Bioinformatic 597 – Claude dePamphilis
November 18, 2004
To practice phylogenetic analysis, I would like you to perform several analyses with the Hemoglobin dataset that Ross Hardison used in the paper you have read, and kindly provided. This dataset includes just a small fraction of the known globin gene sequences, but is a nice diverse collection including many organisms, several forms, and a set of 4 of the human globin gene paralogs. Because the sequences are highly diverged, spanning a probable billion years of globin evolution, the sequences are presented here as inferred amino acid sequences.
Several hemoglobin datasets on the web at the class website.
Hemoglobin.clustal - the output from several different clustal W analyses that were performed with different gap weights. This file includes a fair bit of descriptive information, names of organisms, how the alignments were obtained, etc.
Hemoglobin.notaligned – unaligned versions of these sequences (see note about myoglobin), to enable you to do additional alignments with additional sequences using Clustal
Four files with IDENTICAL information are also found there - HemoglobinMAC.nex, HemoglobinPC.nex, HemoglobinMAC.phy, HemoglobinPC.phy. These files have the same sequences as the first alignment shown in Hemoglobin.clustal. They differ only in whether they are written in NEXUS format (ie, for PAUP) or in PHYLIP format. Most programs can read one of these, or you can easily edit one of these to get the data into the format you need.

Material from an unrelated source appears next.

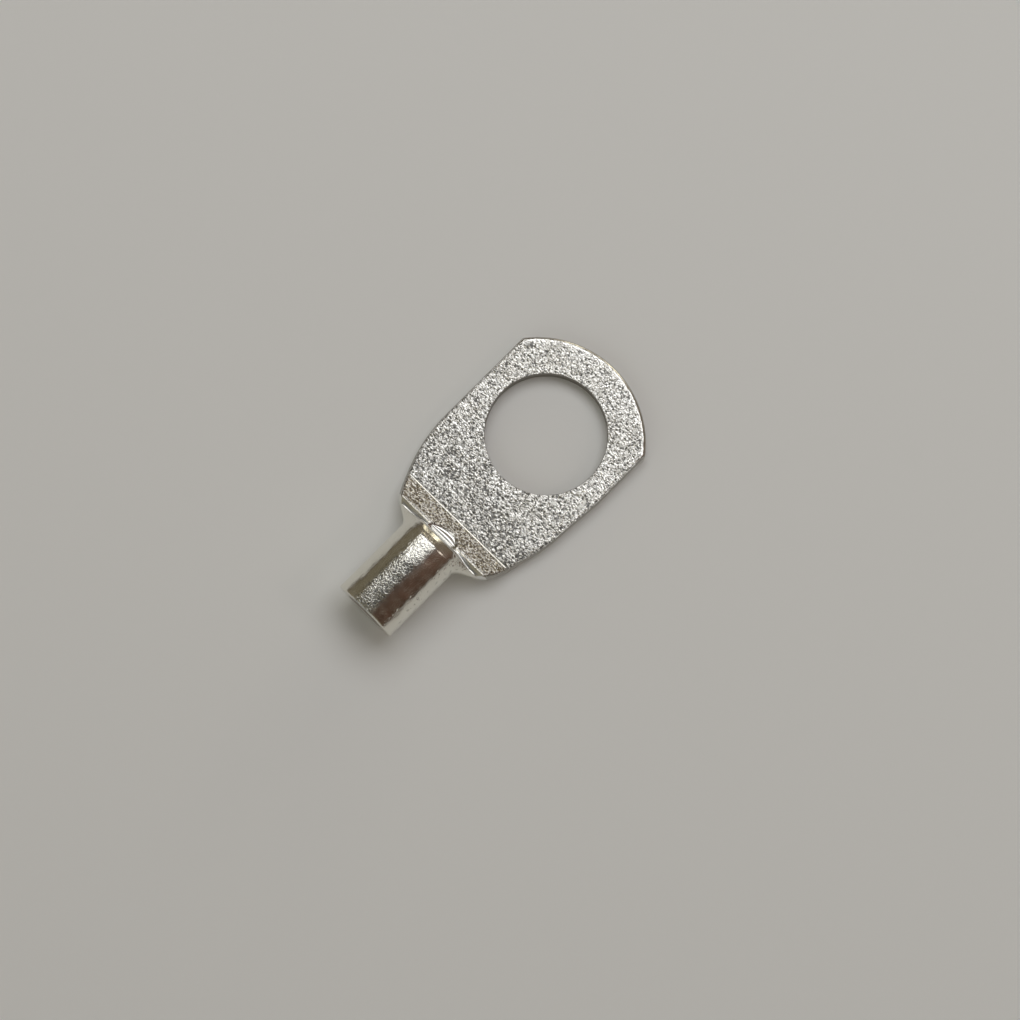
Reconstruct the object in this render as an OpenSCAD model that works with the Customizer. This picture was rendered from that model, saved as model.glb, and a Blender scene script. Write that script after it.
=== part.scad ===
// Tin-plated copper cable lug, pressed from one length of round tube.
// Origin: centre of the stud hole, on the underside that is bolted down.
// +X runs from the hole to the open end of the barrel, +Z is up.

/* [Tube] */
// Outside diameter of the tube, kept by the barrel
barrel_d = 3.0; // [2.6:0.1:3.8]
// Bore of the barrel, for the stripped conductor
bore_d = 1.8; // [1.2:0.1:2.2]
// Length of the round barrel, from the neck to its open end
barrel_l = 3.7; // [2.5:0.1:8]

/* [Palm] */
// Width of the palm over its folded sides
palm_w = 7.4; // [6.2:0.1:9]
// Thickness of the palm after coining
palm_t = 0.65; // [0.5:0.05:0.9]
// Diameter of the stud hole
hole_d = 5.3; // [4.3:0.1:6]
// Radius of the sheared tip, seen from above
tip_r = 4.65; // [4.4:0.05:6]
// How far the centre of that radius lies behind the centre of the hole
tip_set = 0.5; // [0:0.05:0.8]
// Radius of the edge that the shear rolls over on top of the tip
roll_r = 0.12; // [0.05:0.01:0.2]
// Radius of the folded sides, seen from the end
fold_r = 0.3; // [0.2:0.05:0.35]

/* [Heel] */
// From the centre of the hole to where the sides start to draw in
straight_l = 2.4; // [1:0.1:3]
// Radius of the sides where they draw in, seen from above
heel_r = 7.6; // [7:0.1:12]
// From the centre of the hole to the foot of the ramp
bend_l = 5.4; // [4.6:0.1:6.6]
// Length of the ramp, along the lug
ramp_l = 0.9; // [0.6:0.05:1.2]
// Rise of the ramp above the palm
ramp_h = 0.45; // [0.3:0.05:0.6]
// Radius of the heel's sides, seen from the end
cheek_r = 0.45; // [0.3:0.05:0.5]

/* [Step and neck] */
// Flat land between the top of the ramp and the foot of the step
land_l = 0.1; // [0.05:0.01:0.2]
// Lean of the step's face from upright, in degrees
face_lean = 5; // [3:1:20]
// Radius of the lip where the step runs out over the barrel
lip_r = 0.3; // [0.2:0.05:0.5]
// Length of the neck, from the top of the ramp to the round barrel
neck_l = 0.95; // [0.8:0.05:1.4]
// Length over which the bore closes to a slit, inside the neck
close_l = 0.25; // [0.15:0.05:0.4]
// Width of the hollow that the die leaves unfilled at the top of the ramp
hollow_w = 1.55; // [0.8:0.05:1.8]
// Depth of that hollow
hollow_h = 0.1; // [0.04:0.01:0.15]

/* [Hidden] */

ring_n = 88;          // points round one section of the blank
oval_n = 40;          // points round one section where the bore closes
taper_n = 12;         // sections along the drawn-in sides
ramp_n = 4;           // sections along the ramp
neck_n = 16;          // sections along the neck
cavity_n = 6;         // sections where the bore closes
crowd = 0.6;          // 0 spreads a section's points evenly, 1 crowds them to its sides
coin_h = 0.1;         // metal that the die presses down all over
skin = 0.01;          // a skin that runs on inside another lies this far under it
slit_h = 0.04;        // height that is left of the bore where it has closed
over = 1;             // a cut runs on this far past the metal
lip_end = 78;         // the lip's arc ends here, so that it leaves the barrel at an angle

barrel_r = barrel_d / 2;
bore_r = bore_d / 2;
wall = barrel_r - bore_r;
tip_x = tip_set - tip_r;
crease_x = bend_l + ramp_l;
crease_z = palm_t + ramp_h;
foot_x = crease_x + land_l;
neck_x = crease_x + neck_l;
mouth_x = neck_x + barrel_l;
blank_t = palm_t + coin_h;
cheek_h = crease_z + coin_h;
cavity_x = neck_x - close_l;

// Plain helpers: a number between two, the share of a span, and an eased share
function mix(a, b, t) = a + (b - a) * t;
function share(a, b, x) = min(1, max(0, (x - a) / (b - a)));
function ease(t) = t * t * (3 - 2 * t);

// A number that leaves a with slope m and reaches b level, over the length l
function run_out(a, b, m, l, t) =
    mix(a, b, ease(t)) + m * l * t * pow(1 - t, 2);

// Half the width of the sides that draw in on the heel's radius, and their slope
function arc_d(x) = max(0, x - straight_l);
function arc_y(x) = palm_w / 2 - heel_r + sqrt(pow(heel_r, 2) - pow(arc_d(x), 2));
function arc_slope(x) = -arc_d(x) / sqrt(pow(heel_r, 2) - pow(arc_d(x), 2));

// Half the width of the blank at x: palm, heel, then in to the barrel
function side_y(x) =
    x <= crease_x
    ? arc_y(x)
    : run_out(arc_y(crease_x), barrel_r, arc_slope(crease_x), neck_l, share(crease_x, neck_x, x));

// Height of the blank at x, before the die presses the steps into it
function blank_z(x) =
    x <= foot_x
    ? mix(blank_t, cheek_h, share(bend_l, crease_x, x))
    : mix(cheek_h, barrel_d, ease(share(foot_x, neck_x, x)));

// Radius of the blank's sides at x, seen from the end
function side_r(x) =
    x <= crease_x
    ? mix(fold_r, cheek_r, ease(share(straight_l, crease_x, x)))
    : mix(cheek_r, barrel_r, ease(share(crease_x, neck_x, x)));

// From the middle of a rounded bar (half sizes w and h, corner radius r) to its
// edge, in the direction whose cosine is c and whose sine is s
function bar_reach(w, h, r, c, s) =
    let (ac = abs(c), as = abs(s), pw = w - r, ph = h - r)
    ac * ph >= as * w ? w / ac
    : as * pw >= ac * h ? h / as
    : let (along = pw * ac + ph * as)
      along + sqrt(max(0, r * r - pw * pw - ph * ph + along * along));

// From a point that lies d under the middle of a circle of radius r to its edge
function round_reach(r, d, c, s) = d * s + sqrt(r * r - d * d * c * c);

// From the bar's middle to the straight web that runs from the tube's circle to the
// bar's corner circle and touches both; nothing outside its two touching points
function web_reach(w, h, r, c, s) =
    let (
        away = w - r,
        rise = barrel_r - (2 * h - r),
        tilt = atan2(rise, away) + asin((barrel_r - r) / norm([away, rise])),
        out = sin(tilt),
        up = cos(tilt),
        pipe_z = barrel_r - h,
        low = atan2(h - r + r * up, away + r * out),
        high = atan2(pipe_z + barrel_r * up, barrel_r * out),
        way = atan2(s, abs(c))
    )
    way > low && way < high ? (up * pipe_z + barrel_r) / (out * abs(c) + up * s) : 0;

// One section of the blank: the flattened bar, and the tube with its webs where there is one
function blank_ring(x, tube) =
    let (
        h = blank_z(x) / 2,
        w = side_y(x),
        r = min(side_r(x), h),
        squat = pow(h / w, crowd)
    )
    [for (i = [0 : ring_n - 1])
        let (
            t = 360 * (i + 0.5) / ring_n,
            a = atan2(squat * sin(t), cos(t)),
            bar = bar_reach(w, h, r, cos(a), sin(a)),
            pipe = round_reach(barrel_r, barrel_r - h, cos(a), sin(a)),
            web = web_reach(w, h, r, cos(a), sin(a)),
            reach = tube ? max(bar, pipe, web) : bar
        )
        [x, reach * cos(a), h + reach * sin(a)]];

// One section of n points on a level oval with half sizes w and h, round the height z
function oval_ring(n, x, w, h, z) =
    [for (i = [0 : n - 1])
        let (a = 360 * (i + 0.5) / n)
        [x, w * cos(a), z + h * sin(a)]];

// The middle of a ring: halfway between its first point and the opposite one
function middle(ring) = (ring[0] + ring[len(ring) / 2]) / 2;

// One section where the bore closes, from round (t = 0) to a slit (t = 1)
function cavity_ring(t) =
    oval_ring(
        oval_n,
        mix(neck_x, cavity_x, t),
        mix(bore_r - skin, side_y(cavity_x) - wall, ease(t)),
        mix(bore_r - skin, slit_h / 2, ease(t)),
        mix(barrel_r, crease_z / 2, ease(t))
    );

// A closed skin over a list of rings that all have the same number of points,
// with a fan from the middle of the first ring and of the last
module loft(rings) {
    n = len(rings[0]);
    m = len(rings);
    first = n * m;
    last = first + 1;
    polyhedron(
        points = concat([for (ring = rings) each ring], [middle(rings[0]), middle(rings[m - 1])]),
        faces = concat(
            [for (i = [0 : n - 1]) [first, i, (i + 1) % n]],
            [for (j = [0 : m - 2]) for (i = [0 : n - 1])
                let (a = j * n + i, b = j * n + (i + 1) % n)
                each [[a, a + n, b], [b, a + n, b + n]]],
            [for (i = [0 : n - 1]) [last, (m - 1) * n + (i + 1) % n, (m - 1) * n + i]]
        )
    );
}

module bar_along_x(r, x0, x1) {
    translate([x0, 0, barrel_r]) rotate([0, 90, 0]) cylinder(h = x1 - x0, r = r, $fn = 96);
}

// The tube pressed flat, from past the tip to just inside the round barrel
module blank() {
    loft(concat(
        [blank_ring(tip_x - over, false)],
        [for (i = [0 : taper_n]) blank_ring(mix(straight_l, bend_l, i / taper_n), false)],
        [for (i = [1 : ramp_n]) blank_ring(mix(bend_l, crease_x, i / ramp_n), i == ramp_n)],
        [for (i = [0 : neck_n - 1]) blank_ring(mix(foot_x, neck_x, i / neck_n), true)],
        [for (x = [neck_x, neck_x + wall / 2])
            oval_ring(ring_n, x, barrel_r - skin, barrel_r - skin, barrel_r)]
    ));
}

// The upper die in side view: palm, ramp, land, and the step with its lip
module step_die() {
    lip_z = barrel_d - lip_r;
    face_top = lip_z + lip_r * sin(face_lean);
    lip_x = foot_x + (face_top - crease_z) * tan(face_lean) + lip_r * cos(face_lean);
    lip = [for (a = [face_lean : (lip_end - face_lean) / 6 : lip_end])
        [lip_x - lip_r * cos(a), lip_z + lip_r * sin(a)]];
    rotate([90, 0, 0])
        linear_extrude(2 * palm_w, center = true)
            polygon(concat(
                [[tip_x - 2 * over, palm_t], [bend_l, palm_t], [crease_x, crease_z], [foot_x, crease_z]],
                lip,
                [[lip_x + lip_r, lip_z + lip_r * sin(lip_end) + lip_r * (1 + cos(lip_end)) / tan(lip_end)],
                 [lip_x + lip_r, 2 * barrel_d],
                 [tip_x - 2 * over, 2 * barrel_d]]
            ));
}

// What the shear leaves: everything inside the tip's radius, and all behind it
module inside_shear() {
    roll_x = tip_r - roll_r;
    roll_z = palm_t + skin - roll_r;
    translate([tip_set, 0, 0])
        rotate_extrude($fn = 180)
            polygon(concat(
                [[0, -over], [tip_r, -over]],
                [for (a = [0 : 15 : 90]) [roll_x + roll_r * cos(a), roll_z + roll_r * sin(a)]],
                [[0, palm_t + skin]]
            ));
    translate([tip_set, -palm_w, -over]) cube([mouth_x, 2 * palm_w, 2 * barrel_d]);
}

// The shallow hollow in the middle of the ramp's top edge
module hollow() {
    r = (pow(hollow_w / 2, 2) + pow(hollow_h, 2)) / (2 * hollow_h);
    translate([bend_l, 0, crease_z - hollow_h + r])
        rotate([0, 90, 0])
            cylinder(h = foot_x - bend_l, r = r, $fn = 180);
}

// The bore, round in the barrel and closing to a slit in the neck
module bore() {
    bar_along_x(bore_r, neck_x, mouth_x + over);
    loft(concat(
        [for (i = [cavity_n : -1 : 0]) cavity_ring(i / cavity_n)],
        [oval_ring(oval_n, neck_x + wall / 2, bore_r - skin, bore_r - skin, barrel_r)]
    ));
}

module cable_lug() {
    color("silver")
        difference() {
            union() {
                intersection() {
                    difference() {
                        blank();
                        step_die();
                    }
                    inside_shear();
                }
                bar_along_x(barrel_r, neck_x, mouth_x);
            }
            bore();
            hollow();
            translate([0, 0, -over]) cylinder(h = blank_t + 2 * over, d = hole_d, $fn = 180);
        }
}

cable_lug();
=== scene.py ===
# %% [markdown]
# # A tinned cable lug
# A cable lug is the end fitting of a battery or earth lead. It starts as a short piece
# of copper tube. One end stays round and takes the stripped wire, and the other end is
# pressed flat, punched for a stud, and sheared to a round tip. Then it is tin-plated.
# This file builds the looks of it: one closed skin worked out with numpy, one procedural
# tin finish, a pale table, a soft lamp and the camera. Sizes are in millimetres while
# they are worked out, and `MM` turns them into Blender's metres at the end.

import math

import bmesh
import bpy
import numpy as np
from mathutils import Matrix, Vector


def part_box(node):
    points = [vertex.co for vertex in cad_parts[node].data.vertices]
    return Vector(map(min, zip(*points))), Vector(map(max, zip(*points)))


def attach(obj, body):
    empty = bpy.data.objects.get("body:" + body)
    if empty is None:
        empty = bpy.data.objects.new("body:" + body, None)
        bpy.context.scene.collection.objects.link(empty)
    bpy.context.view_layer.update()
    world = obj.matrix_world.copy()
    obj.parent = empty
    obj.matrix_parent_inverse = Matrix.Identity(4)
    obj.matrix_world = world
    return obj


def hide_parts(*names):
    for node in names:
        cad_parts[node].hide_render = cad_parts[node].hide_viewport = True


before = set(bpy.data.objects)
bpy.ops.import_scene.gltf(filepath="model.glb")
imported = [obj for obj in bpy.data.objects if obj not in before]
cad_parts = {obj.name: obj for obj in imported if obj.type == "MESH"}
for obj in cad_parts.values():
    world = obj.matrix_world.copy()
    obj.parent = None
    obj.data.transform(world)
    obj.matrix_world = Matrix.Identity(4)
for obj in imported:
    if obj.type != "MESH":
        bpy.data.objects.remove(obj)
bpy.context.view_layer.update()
MM = 0.001
part_lo, part_hi = (np.array(corner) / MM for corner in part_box("cable_lug"))
print("the packed part runs from", part_lo.round(3), "to", part_hi.round(3), "mm")

# %% [markdown]
# ## Sizes
# The overall sizes come from the packed part, so the skin can't drift away from it: the
# tip, the open end of the barrel, the width and the height. The rest are the sizes that
# the press and the shear set: where the palm ends at the bend, how far the ramp climbs to
# the crease, where the step's foot stands behind it, and where the tube is round again.
# The origin is the centre of the stud hole, on the underside.

# %% Sizes in millimetres
tip_x, mouth_x = part_lo[0], part_hi[0]
palm_half = part_hi[1]
barrel_r = part_hi[2] / 2
bore_r = 0.9
hole_r = 2.65
palm_t = 0.65
tip_r = 4.65
tip_centre = tip_x + tip_r
straight_x = 2.4
heel_r = 7.6
bend_x = 5.37
crease_x = 6.3
crease_z = 1.1
foot_x = crease_x + 0.1
neck_x = 7.25
coin_allowance = 0.1
fold_r, cheek_r = 0.3, 0.45
print("barrel", 2 * barrel_r, "mm across, palm", 2 * palm_half, "mm wide")

# %% [markdown]
# ## Small helpers for shapes
# A few tiny functions do most of the shaping. `share` says how far a value has come
# between two limits, `ease` starts and stops that gently, and `mix` goes part of the way
# from one value to another. `soft_max` is the larger of two sizes with a round valley
# where they meet, and `soft_min` is the smaller with a round ridge, as a die leaves them.

# %% Shape helpers
def share(a, b, x):
    """How far x has come from a to b, held between 0 and 1."""
    return np.clip((x - a) / (b - a), 0, 1)


def ease(t):
    """A share that starts and ends level: 3 t squared less 2 t cubed."""
    return t * t * (3 - 2 * t)


def mix(a, b, t):
    """The value that lies the share t of the way from a to b."""
    return a + (b - a) * t


def soft_max(a, b, reach):
    """The larger of a and b, plus a parabola over the reach where they are alike."""
    return np.maximum(a, b) + np.maximum(reach - np.abs(a - b), 0) ** 2 / (4 * reach)


def soft_min(a, b, reach):
    """The smaller of a and b, rounded where they are alike."""
    return -soft_max(-a, -b, reach)


print("half way, eased:", ease(share(0, 2, 1.0)), "and rounded:", soft_max(1.0, 1.0, 0.2))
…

1) take a good look at the various alignments in Hemoglobin.clustal. Get an idea of the sensitivity of the alignments to different clustal options, and look at the protein sequences for features that may be of interest to you. If you are adventurous, you may want to take one of the inferred protein sequences into a simple program for predicting protein structures, such as the helices discussed in the paper and annotated on the dataset.
2) once you have your bearings, try to open one of the datasets in PHYLIP or make slight modifications to get the program to open the dataset of your choice (other than Clustal which is lame for phylogeny).
3) Using the sequence for human cytochrome C as an “outgroup” attempt phylogenetic analysis using parsimony and Neighbor joining, at least. Print out a tree with results of each analysis. Examine a few output options. This is your warmup, covering some of the territory that we covered in class.
4) ADD NEW DATA TO THIS DATASET in the following way: Using Blastp to genbank, find FOUR additional globin protein sequences, including a minimum of two additional sequences from a primate OTHER THAN HUMAN and at least two additional sequences from any nonprimate vertebrate. For example, you might add two zebrafish and two chimp sequences, or such. Save these files in fasta format, and add the sequences to the unaligned globin datafile. Now, align the sequences again in Clustal.
5) Perform either NJ and NJ bootstrap phylogenetic analysis or parsimony and parsimony bootstrap analysis on the new, larger dataset. If bootstrap analyses go slowly, you can drop from the bootstrap analyses the plant, bacterial, and protist sequences to speed things up.
6) Based on these findings, and knowledge of the species relationships, Create a RECONCILED GENE TREE for the VERTEBRATE SPECIES in the analysis that indicates the location of likely gene duplications and gene losses (or missing data) on your tree. Describe your results.
7) consider how you might improve upon these analyses. Going right back to the alignment, and then through the various analyses that can be performed, how could you try to improve upon these results to come up with a better analysis or more confident result? Discuss in a paragraph or so.
8) your report will be the alignment (a simple screen capture would be OK), trees, your results, description of results, and discussion.
(nb - Different programs may have some different options, such as PHYLIP’S protpars, which deals with proteins somewhat differently that PAUP’s parsimony. These differences can be important to the final outcome, so learning a little about the choices is important in actual research.)
(nb – If you are using PAUP, I have also included a treefile that should allow you to reconstruct the exact tree that Hardison found, myoglobin excluded. You use this in a parsimony analysis, for instance, when running a heuristic analysis, by selecting the option for “enforce topological constraint” )
if you have trouble, feel free to email me (email@example.com). Once you get a file to open up in your program, then you can explore. Leave plenty of time to do these analyses. You may need several hours to perform all of the bootstrap analyses. Be sure to run through the basic exercise quickly to be sure that you will not run into any problems later than November 24.